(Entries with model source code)
'''
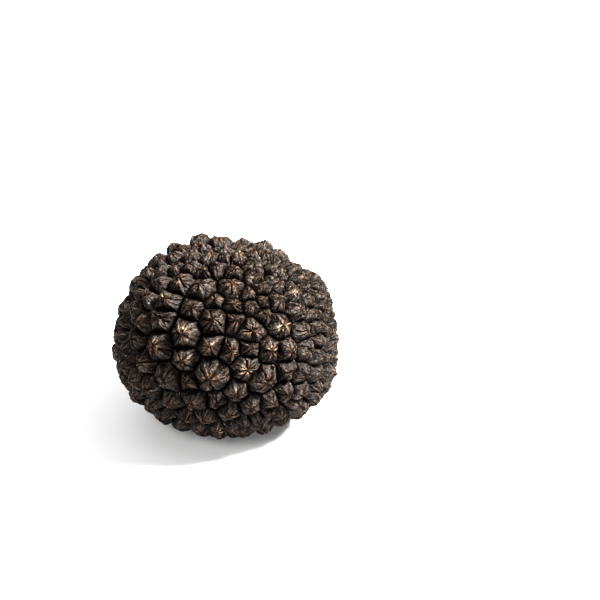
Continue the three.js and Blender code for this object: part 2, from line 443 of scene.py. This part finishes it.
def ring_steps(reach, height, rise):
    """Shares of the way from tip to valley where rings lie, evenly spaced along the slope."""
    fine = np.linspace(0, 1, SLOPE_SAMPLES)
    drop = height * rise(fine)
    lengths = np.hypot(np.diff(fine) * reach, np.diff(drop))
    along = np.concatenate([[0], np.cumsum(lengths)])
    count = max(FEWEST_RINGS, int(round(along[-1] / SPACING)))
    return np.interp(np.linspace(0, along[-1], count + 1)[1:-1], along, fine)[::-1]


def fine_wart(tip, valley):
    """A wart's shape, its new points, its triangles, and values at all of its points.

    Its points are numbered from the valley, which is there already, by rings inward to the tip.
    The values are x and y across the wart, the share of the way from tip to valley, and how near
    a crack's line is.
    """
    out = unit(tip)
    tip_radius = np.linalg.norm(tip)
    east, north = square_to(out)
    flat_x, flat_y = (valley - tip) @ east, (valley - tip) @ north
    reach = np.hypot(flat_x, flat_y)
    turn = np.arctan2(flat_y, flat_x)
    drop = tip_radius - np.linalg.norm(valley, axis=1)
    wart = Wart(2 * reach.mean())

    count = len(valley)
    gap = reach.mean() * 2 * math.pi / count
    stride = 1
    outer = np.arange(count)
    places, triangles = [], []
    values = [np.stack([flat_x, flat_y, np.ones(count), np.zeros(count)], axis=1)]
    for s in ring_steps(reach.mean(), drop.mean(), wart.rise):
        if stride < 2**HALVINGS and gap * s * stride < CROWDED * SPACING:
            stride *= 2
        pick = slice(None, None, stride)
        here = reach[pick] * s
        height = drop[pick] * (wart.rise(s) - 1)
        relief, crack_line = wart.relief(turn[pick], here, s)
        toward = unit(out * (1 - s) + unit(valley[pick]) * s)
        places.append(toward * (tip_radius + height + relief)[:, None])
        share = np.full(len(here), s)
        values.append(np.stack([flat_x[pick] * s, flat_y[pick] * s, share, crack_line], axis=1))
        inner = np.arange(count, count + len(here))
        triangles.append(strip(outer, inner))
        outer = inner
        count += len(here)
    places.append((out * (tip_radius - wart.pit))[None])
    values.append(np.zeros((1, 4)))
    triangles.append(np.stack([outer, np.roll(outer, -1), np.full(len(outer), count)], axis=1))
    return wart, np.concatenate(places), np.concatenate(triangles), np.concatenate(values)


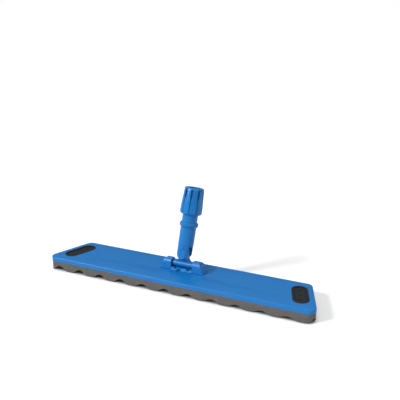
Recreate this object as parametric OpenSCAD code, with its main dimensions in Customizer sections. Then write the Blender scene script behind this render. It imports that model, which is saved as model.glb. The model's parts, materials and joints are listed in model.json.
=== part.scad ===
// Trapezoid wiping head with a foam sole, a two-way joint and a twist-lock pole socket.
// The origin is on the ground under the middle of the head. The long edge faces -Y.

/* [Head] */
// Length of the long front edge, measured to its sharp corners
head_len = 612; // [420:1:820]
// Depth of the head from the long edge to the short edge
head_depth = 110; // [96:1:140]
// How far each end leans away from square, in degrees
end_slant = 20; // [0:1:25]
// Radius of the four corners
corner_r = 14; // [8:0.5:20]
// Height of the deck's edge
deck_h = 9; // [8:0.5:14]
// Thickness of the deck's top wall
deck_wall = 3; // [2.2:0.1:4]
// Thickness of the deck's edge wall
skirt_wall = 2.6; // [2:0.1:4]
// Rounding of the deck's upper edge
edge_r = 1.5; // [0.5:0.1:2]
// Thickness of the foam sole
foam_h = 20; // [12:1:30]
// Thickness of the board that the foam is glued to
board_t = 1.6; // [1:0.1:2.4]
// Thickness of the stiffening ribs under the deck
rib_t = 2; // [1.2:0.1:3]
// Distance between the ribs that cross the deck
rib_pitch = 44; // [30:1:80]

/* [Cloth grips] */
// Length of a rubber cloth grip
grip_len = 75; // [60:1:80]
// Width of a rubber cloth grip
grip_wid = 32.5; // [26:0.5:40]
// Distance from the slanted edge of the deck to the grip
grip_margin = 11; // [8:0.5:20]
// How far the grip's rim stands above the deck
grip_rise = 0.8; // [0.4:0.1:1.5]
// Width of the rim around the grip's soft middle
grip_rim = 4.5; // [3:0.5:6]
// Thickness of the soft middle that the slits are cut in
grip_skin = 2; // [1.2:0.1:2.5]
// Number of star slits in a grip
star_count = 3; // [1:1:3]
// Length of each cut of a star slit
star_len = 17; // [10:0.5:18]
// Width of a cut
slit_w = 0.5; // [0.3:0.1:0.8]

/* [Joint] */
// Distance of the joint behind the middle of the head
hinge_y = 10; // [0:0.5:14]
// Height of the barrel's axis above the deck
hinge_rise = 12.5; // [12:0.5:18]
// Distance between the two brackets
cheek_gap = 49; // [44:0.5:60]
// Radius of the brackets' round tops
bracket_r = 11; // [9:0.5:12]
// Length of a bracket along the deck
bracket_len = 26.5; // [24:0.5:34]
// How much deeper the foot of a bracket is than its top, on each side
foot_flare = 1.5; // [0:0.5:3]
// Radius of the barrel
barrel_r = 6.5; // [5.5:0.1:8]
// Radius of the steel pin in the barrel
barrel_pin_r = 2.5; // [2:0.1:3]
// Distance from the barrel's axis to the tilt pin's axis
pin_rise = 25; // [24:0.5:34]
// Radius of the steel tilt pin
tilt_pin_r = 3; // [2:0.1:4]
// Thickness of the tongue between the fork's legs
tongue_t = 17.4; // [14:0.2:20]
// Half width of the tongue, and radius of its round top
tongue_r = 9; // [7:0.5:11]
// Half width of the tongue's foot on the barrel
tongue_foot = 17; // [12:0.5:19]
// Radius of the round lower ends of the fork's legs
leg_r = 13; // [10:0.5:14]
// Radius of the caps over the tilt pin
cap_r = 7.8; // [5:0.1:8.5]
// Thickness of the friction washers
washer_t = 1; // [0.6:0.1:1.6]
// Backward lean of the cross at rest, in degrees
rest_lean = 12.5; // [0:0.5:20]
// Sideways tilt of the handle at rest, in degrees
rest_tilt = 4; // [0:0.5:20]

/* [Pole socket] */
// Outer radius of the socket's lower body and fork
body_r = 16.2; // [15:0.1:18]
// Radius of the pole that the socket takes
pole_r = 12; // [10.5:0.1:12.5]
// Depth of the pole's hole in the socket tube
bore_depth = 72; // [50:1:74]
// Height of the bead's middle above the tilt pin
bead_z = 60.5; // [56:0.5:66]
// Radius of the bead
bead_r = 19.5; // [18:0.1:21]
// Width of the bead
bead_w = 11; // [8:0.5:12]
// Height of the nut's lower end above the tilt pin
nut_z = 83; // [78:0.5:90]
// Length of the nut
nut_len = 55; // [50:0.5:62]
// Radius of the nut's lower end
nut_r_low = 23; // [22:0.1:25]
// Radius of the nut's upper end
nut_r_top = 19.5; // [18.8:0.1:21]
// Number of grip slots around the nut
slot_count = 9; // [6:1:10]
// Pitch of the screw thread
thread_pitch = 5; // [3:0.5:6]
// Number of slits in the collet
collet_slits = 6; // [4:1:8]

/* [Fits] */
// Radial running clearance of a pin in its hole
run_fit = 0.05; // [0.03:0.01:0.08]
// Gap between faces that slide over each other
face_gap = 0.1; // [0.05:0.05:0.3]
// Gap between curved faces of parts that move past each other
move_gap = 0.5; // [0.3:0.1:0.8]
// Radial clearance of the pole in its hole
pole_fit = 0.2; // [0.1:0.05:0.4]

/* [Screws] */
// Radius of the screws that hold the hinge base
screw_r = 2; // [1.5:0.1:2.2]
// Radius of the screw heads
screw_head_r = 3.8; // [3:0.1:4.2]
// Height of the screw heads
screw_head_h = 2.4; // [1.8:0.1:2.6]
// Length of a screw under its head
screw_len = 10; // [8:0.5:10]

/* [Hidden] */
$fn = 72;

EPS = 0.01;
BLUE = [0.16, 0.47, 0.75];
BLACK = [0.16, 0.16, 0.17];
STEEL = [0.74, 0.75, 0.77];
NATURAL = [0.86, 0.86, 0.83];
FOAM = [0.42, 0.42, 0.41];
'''
**Written exercise:** Quote the listing above from its first line to the line with "wart = Wart(2 * reach.mean())", inclusive, and add nothing.

**Result:**
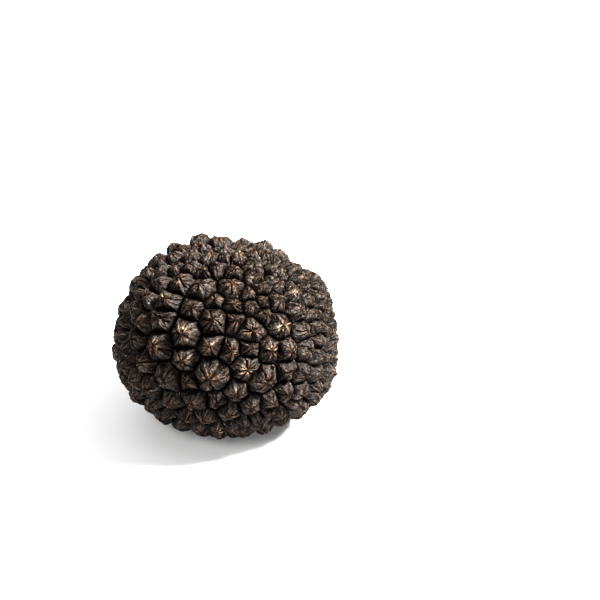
Continue the three.js and Blender code for this object: part 2, from line 443 of scene.py. This part finishes it.
def ring_steps(reach, height, rise):
    """Shares of the way from tip to valley where rings lie, evenly spaced along the slope."""
    fine = np.linspace(0, 1, SLOPE_SAMPLES)
    drop = height * rise(fine)
    lengths = np.hypot(np.diff(fine) * reach, np.diff(drop))
    along = np.concatenate([[0], np.cumsum(lengths)])
    count = max(FEWEST_RINGS, int(round(along[-1] / SPACING)))
    return np.interp(np.linspace(0, along[-1], count + 1)[1:-1], along, fine)[::-1]


def fine_wart(tip, valley):
    """A wart's shape, its new points, its triangles, and values at all of its points.

    Its points are numbered from the valley, which is there already, by rings inward to the tip.
    The values are x and y across the wart, the share of the way from tip to valley, and how near
    a crack's line is.
    """
    out = unit(tip)
    tip_radius = np.linalg.norm(tip)
    east, north = square_to(out)
    flat_x, flat_y = (valley - tip) @ east, (valley - tip) @ north
    reach = np.hypot(flat_x, flat_y)
    turn = np.arctan2(flat_y, flat_x)
    drop = tip_radius - np.linalg.norm(valley, axis=1)
    wart = Wart(2 * reach.mean())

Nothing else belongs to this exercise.